Bernard
Reymond
1
- Des précédents
2 - Des réponses
insatisfaisantes
3 - Des remarques qui
donnent à réfléchir
4 - Paul à sa
juste place
«Pas de Réformation sans l'apôtre
Paul». On l'entend souvent répéter, d'ailleurs
à juste titre: sans les épîtres de Paul aux
Romains, aux Corinthiens ou aux Galates, sans les révisions
fondamentales de son attitude spirituelle qu'elles lui ont inspirées,
Luther n'aurait pas été le réformateur que
l'on sait.
Même remarque pour le christianisme dans son
ensemble: l'une des raisons pour lesquelles les lettres de Paul
ont pris presque d'emblée une si grande importance dans l'Église
naissante est très probablement qu'elle l'ont très
fortement aidée à prendre plus clairement conscience
de ce qui la distinguait de la synagogue.
Mais cela signifie-t-il qu'il
faille toujours en passer par l'apôtre Paul pour être
authentiquement chrétien ou pour bien comprendre le christianisme?
Des précédents
La question n'est pas nouvelle.
Dès le siècle
dernier, et même avant, des théologiens se sont demandé
s'ils ne devaient pas attribuer à l'influence de cet apôtre
la dogmatisation du christianisme ou, comme ils aimaient à
le dire, la transformation de l'évangile prêché
par Jésus (Evangelium Christi) en un évangile à
propos de Jésus ou ayant le Christ pour contenu (Evangelium
de Christo).
Cette question donne volontiers
la chair de poule aux théologiens. Ils craignent que, faussant
compagnie à l'apôtre Paul, on n'en vienne à
perdre en chemin une part importante de ce qui fait l'autorité
et la vérité du christianisme, ou encore que l'aboutissement
d'une telle démarche ne soit l'abandon d'une portion non
négligeable du Nouveau Testament.
D'où les deux réponses
qu'on avance généralement pour remédier au
soupçon selon lequel l'évangile de Paul pourrait n'être
pas tout-à-fait celui de Jésus:
1° On s'efforce de démontrer qu'il n'y a aucun
hiatus entre Jésus et Paul, que la pensée de Paul
correspond même à I'interprétation la plus juste
que l'on puisse donner de l'oeuvre et de la prédication de
Jésus.
2° Au nom du principe réformateur
selon lequel la norme de la croyance chrétienne est non seulement
la Bible seule, mais la Bible tout entière, on écarte
la question posée comme mettant en péril l'intégrité
même de la foi.
Des réponses insatisfaisantes
Ces deux réponses sont
aussi insatisfaisantes l'une que l'autre. La seconde l'est parce
qu'elle est une réponse d'autorité qui tranche la
question en affirmant en fait qu'elle ne doit tout simplement pas
être posée. Autrement dit, elle interdit de se poser
une question qui peut tout de même avoir son intérêt.
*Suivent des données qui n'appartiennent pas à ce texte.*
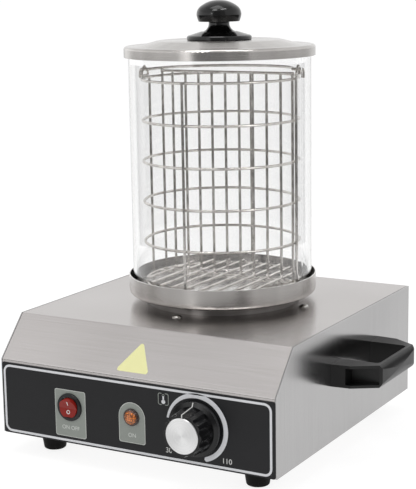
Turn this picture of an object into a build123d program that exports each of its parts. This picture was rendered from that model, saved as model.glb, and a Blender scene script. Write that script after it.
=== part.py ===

Ce faisant, elle porte atteinte à la pensée de Paul
lui-même, lui qui affirmait que nous sommes sauvés
par la foi et non par les oeuvres, donc pas non plus par l'oeuvre
méritoire que serait un sacrifice de notre intelligence et
des questions dont elle peut être la cause.
La première réponse est plus subtile dans la mesure
où elle suppose tout un effort de réflexion et implique
que l'on puisse vérifier, donc éventuellement infirmer,
les arguments et le raisonnement au nom desquels on pense pouvoir
maintenir l'exacte convergence de l'enseignement de Jésus
et de celui de Paul. En fait ces arguments sont généralement
choisis et ce raisonnement conduit en fonction de la thèse
que l'on entend démontrer et qui est justement celle de cette
convergence. C'est de bonne guerre. Mais il faut rétorquer
que, ce faisant, on propose une interprétation de Paul aussi
bien que de Jésus. Or d'autres interprétations seraient
tout aussi plausibles ou légitimes.
Des remarques qui donnent à
réfléchir
Voici quelques éléments d'information
et de réflexion très simples, qui n'ont rien de très
savant et qui montrent qu'on peut à bon droit de se demander
s'il est absolument nécessaire d'en passer par l'apôtre
Paul pour être vraiment chrétien.
1° Selon
ses propres dires, Paul n'a pas connu Jésus de son vivant, mais seulement
par une vision du Christ ressuscité et par le truchement
de ce que lui avaient raconté des chrétiens qui, eux,
l'avaient vu et entendu. Sa connaissance de Jésus ne fut
donc pas de l'ordre de l'enquête historique, mais de l'expérience
mystique et de la connaissance théologique. Cela ne signifie
pas que nous devions ou puissions la suspecter par principe d'erreur
ou de fausseté. J'ai même de bonnes raisons de penser
que son enseignement est particulièrement estimable et utile
pour une bonne compréhension de la foi chrétienne.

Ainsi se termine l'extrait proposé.